Même si l'empreinte des deux artistes est bien présente, Raphael Gindt a voulu préserver l'histoire et le cachet de la maison de sa grand-mère. © PHOTO: Pierre Matgé
C'est donc en juin 2017, que les deux artistes – épaulés par Flore Frieden pour le volet administratif et organisationnel et en accord avec la famille de Raphael Gindt – se lancent dans des vastes travaux de transformations. En parallèle à la réalisation de la façade, le mur du salon a été abattu, les pièces repeintes, les sols recouverts de parquet et de lino, la cuisine relookée. Les portes en chêne, le piano du salon, la cheminée en briques rouges et quelques rares meubles ont été épargnés. Les lustres d'un autre temps continuent à diffuser leur lumière. «Ils étaient trop beau pour être démontés, on a décidé de les garder», fait valoir Raphael Gindt.
Préserver le cachet d'antan
Les frais de rénovation de la salle de bains du premier étant trop élevés, les deux artistes décidèrent de simplement la repeindre dans les mêmes couleurs utilisées pour la façade. «Nous ne voulions pas tout faire disparaître pour faire du neuf à tout prix. Le cachet d'antan fait partie de l'histoire des lieux. Il fallait le conserver.»

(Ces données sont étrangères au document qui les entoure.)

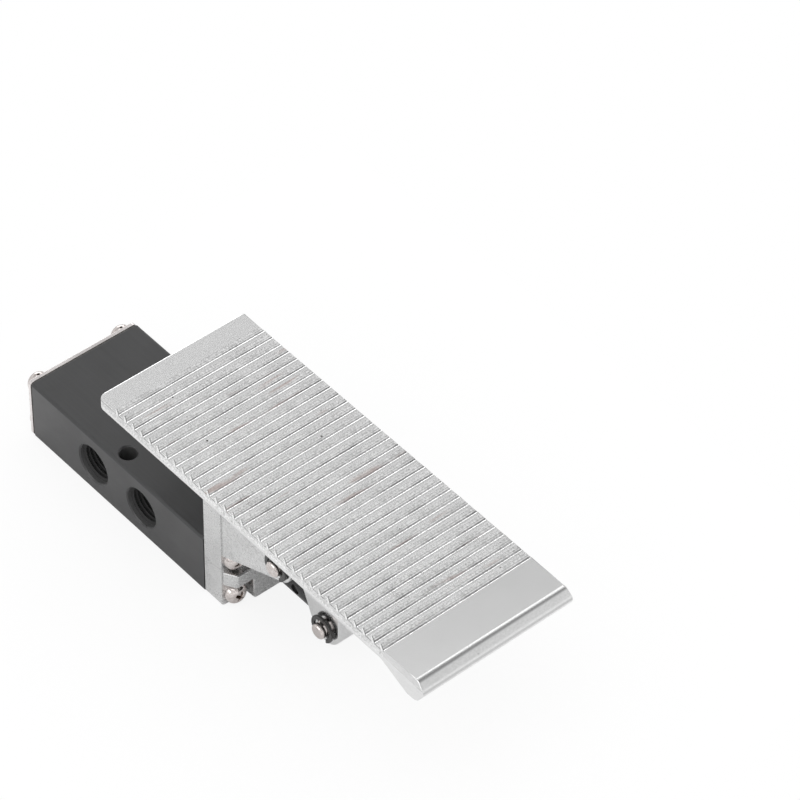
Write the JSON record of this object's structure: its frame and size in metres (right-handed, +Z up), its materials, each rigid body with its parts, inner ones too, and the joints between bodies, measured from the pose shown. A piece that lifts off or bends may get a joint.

Les mêmes peintures ont été utilisées à l'intérieur de la maison que sur la façade. © PHOTO: Pierre Matgé
Après quelques ruptures de tuyaux, la réfection d'une partie du matériel électrique, de nombreuses heures de travail – et quelque 50.000 euros investis – les travaux sont sur le point d'être achevés.
Les pièces du rez-de-chaussée laissent présager de leur utilisation future. Férus d'art urbain, tant Daniel Lloyd que Raphael Gindt profiteront de leurs nouvelles cimaises pour exposer dans un premier temps leurs propres œuvres.
Adeptes des bombes aérosols aux coloris variés et flashy, les deux graffeurs illuminent avec leurs toiles monumentales, sculptures et autres objets les salles repeintes en noir du salon et de la cuisine. «Au début, ma famille était quelque peu réticente au choix du noir. Maintenant que les travaux sont achevés, elle est satisfaite du résultat final.» Le contraste entre les murs et le bois de portes et du sol a convaincu.
Lieu d'exposition, le 14, rue Marcel Reuland, accueillera par la suite des expositions d'autres artistes – une s.à r.l. a dû être créée pour ce volet. «Il y a toujours un manque de lieux d'expositions pour les jeunes artistes, nous voulons les soutenir».
Un chaos ambiant
D'où vient le nom «Kammellebuttek» (magasin de bonbons)? «C'est avant tout ironique. Ici, nous avons tout sous la main, mais dans notre chaos ambiant il nous faut des fois pas mal de temps pour retrouver l'une ou l'autre chose», explique Raphael Gindt. C'est dans un bureau de poste que Daniel Lloyd est tombé nez à nez avec un «Mär si kee Kammellebuttek» du préposé. Il n'en fallait pas plus aux deux artistes pour choisir le nom. Ils étaient loin d'imaginer qu'à quelques pas de là, près de l'école primaire, un «vrai» magasin de bonbons a fait le bonheur de bon nombre d'écoliers. «Je ne connaissais pas cette histoire», avoue Raphael Gindt, qui assume pleinement son idée de bonbonnière sans bonbons.
Quelques oeuvres ont déjà été accrochées sur les nouveaux murs noirs. © PHOTO: Pierre Matgé
Un autre devrait voir le jour début 2019; une école d'art. Les cours proposés devraient être gratuits. Une convention avec les ministères de l'Education nationale et de la Culture est en cours de finalisation, se réjouit Raphael Gindt. Pour les travaux de réaménagement, les initiateurs du «Kamellebuttek» n'avaient sollicité aucune aide publique.
A quelques jours de l'ouverture officielle du «Kamellebuttek», prévue le 29 septembre, Raphael Gindt et Daniel Lloyd s'accorderont une rapide escapade à Chypre où un festival d'art urbain les attend. Ensuite, ils mettront les bouchées doubles pour le grand jour. «Tout n'est pas encore prêt», conclut, philosophe, le petit-fils-locataire-artiste-galeriste-entrepreneur.